Sally – All I want is what I have coming to me, my fair share
Even Snoopy – wanted to win that decorating prize, and he wasn’t a very loyal dog
But look at Linus, not only does he know the true meaning of Christmas, he stands by and is honest with Charlie Brown. And he adapts with his blanket…did you notice if you watched the show, every time Lucy challenges him about his blanket, he has a come-back…his blanket can be anything he wants it to be, same as HE can be anything he wishes to be.
The culmination of the story is after Charlie Brown walks off with his little tree, determined to not let the others miss-perceptions of what Christmas is about get him down.
He seems at peace as he looks to the stars while walking home. He stated that he thought the little tree needed him, and maybe THAT is part of the meaning of Christmas…that we need each other and a reminder that we are One.

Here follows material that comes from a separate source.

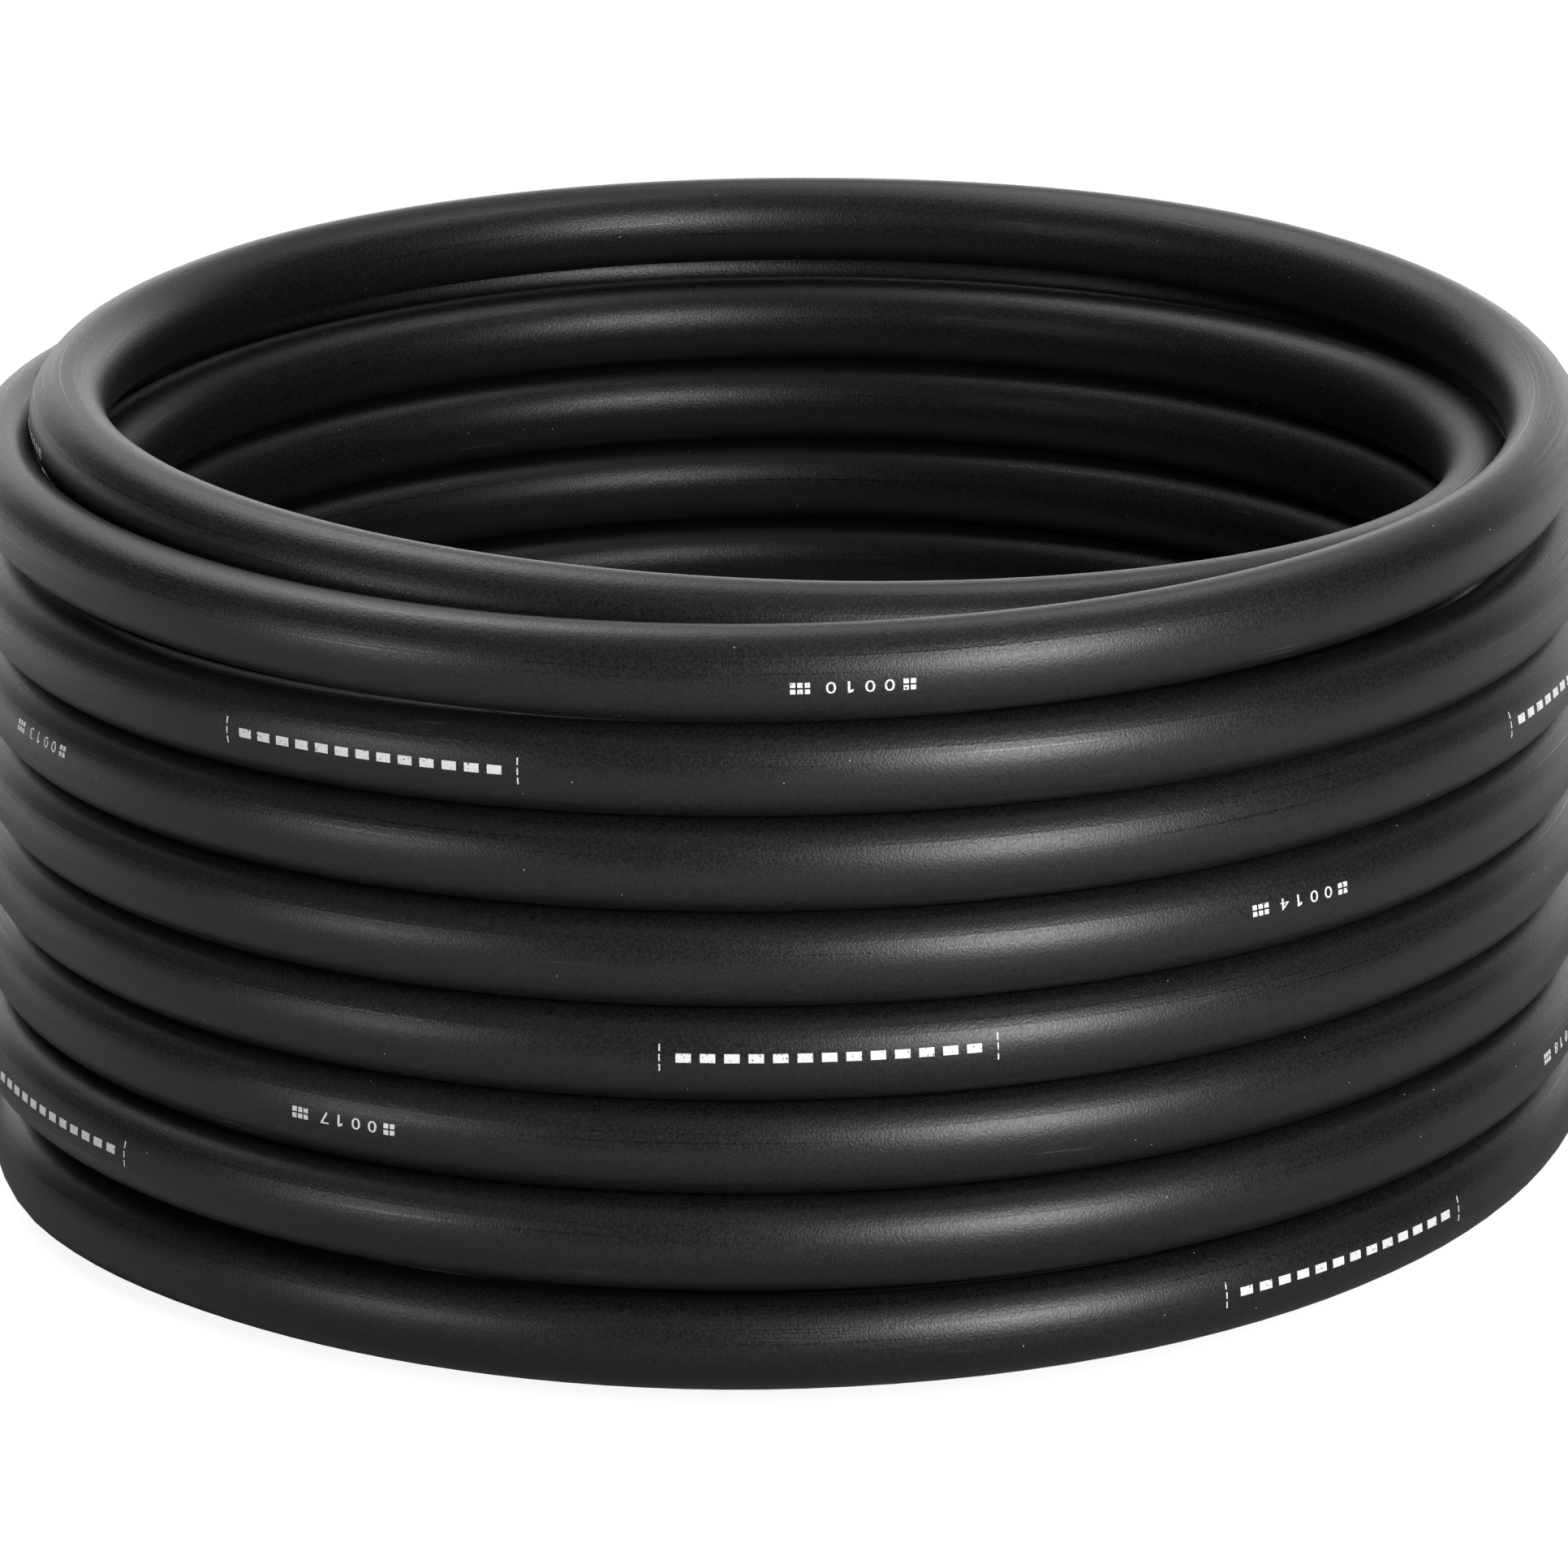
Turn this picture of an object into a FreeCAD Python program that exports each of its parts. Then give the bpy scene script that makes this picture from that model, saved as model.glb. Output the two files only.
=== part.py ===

He takes a large ornament from Snoopy’s ‘prize winning’ doghouse and hangs it at the top of his tree, but the branch, seemingly unable to hold the ornament’s weight, promptly droops to the ground. Believing he has killed the tree, Charlie Brown walks off in shame, believing he has ruined everything. (He has a self-esteem issue)
Linus and the others, realized they were too hard on Charlie Brown, quietly followed him to Snoopy’s doghouse. Linus admits he always liked the tree while gently propping the drooping branch back in its upright position and wrapping his blanket around its base, stating that all it needed was a little love. Loving is always the answer.
The others add the remaining decorations from Snoopy’s doghouse to the tree. The gang all joyously shout “Merry Christmas, Charlie Brown!”
Charlie Brown found his peace. Like Jesus who choose to not allow the disciples’ fear of the storm disrupt His peace, Charlie Brown chose to let the ‘gang’ behind, take his tree, his symbol of Christmas peace and let his inner peace bring him to his Truth, his understanding of the meaning of Christmas.
A heart at peace gives life to the body….”(Proverbs 14:30, NIV)
What have you learned from Charlie Brown & his gang?